(1) Let $X$ be a finite-dimensional vector space, $W \subset X$ a vector subspace.
A complement of $W$ in $X$ is any subspace $S \subset X$ such that
$$X = W \oplus S.$$
(2) Let $X$ be a finite-dimensional inner product space, $W \subset X$ a vector subspace.
The orthogonal complement of $W \subset X$ is the subspace $W^\perp := \{x \in X \colon \langle x,w \rangle = 0 \ \forall w \in W\}$. The orthogonal complement satisfies
$$X = W \oplus W^\perp.$$
Therefore, the orthogonal complement is a complement of $W$.

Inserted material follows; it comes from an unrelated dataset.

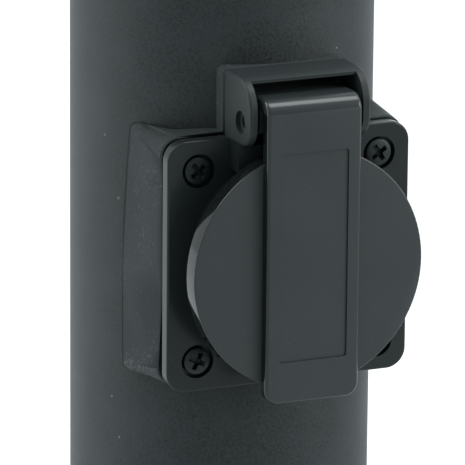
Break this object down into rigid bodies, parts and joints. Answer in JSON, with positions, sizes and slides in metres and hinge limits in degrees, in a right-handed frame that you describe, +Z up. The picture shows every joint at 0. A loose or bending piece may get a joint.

(3) Let $X$ be a Banach space, $W \subset X$ a closed vector subspace.
A (Banach space) complement of $W$ in $X$ is any closed subspace $S \subset V$ such that
$$X = W \oplus S.$$
(4) Let $X$ be a Hilbert space, $W \subset X$ a closed vector subspace.
The orthogonal complement of $W \subset X$ is the subspace $W^\perp := \{x \in X \colon \langle x,w \rangle = 0 \ \forall w \in W\}$. The orthogonal complement is a closed subspace of $X$, and satisfies
$$X = W \oplus W^\perp.$$
Therefore, the orthogonal complement is a (Banach space) complement of $W$.
Edit: As Nate Eldredge points out in the comments, in the case where $X$ is an inner product space (of any dimension) and $W \subset X$ is not necessarily closed, then what we have is
$$X = \overline{W} \oplus W^\perp.$$
If $X$ is finite-dimensional, then any subspace $W \subset X$ is automatically closed, and so $\overline{W} = W$ in that case.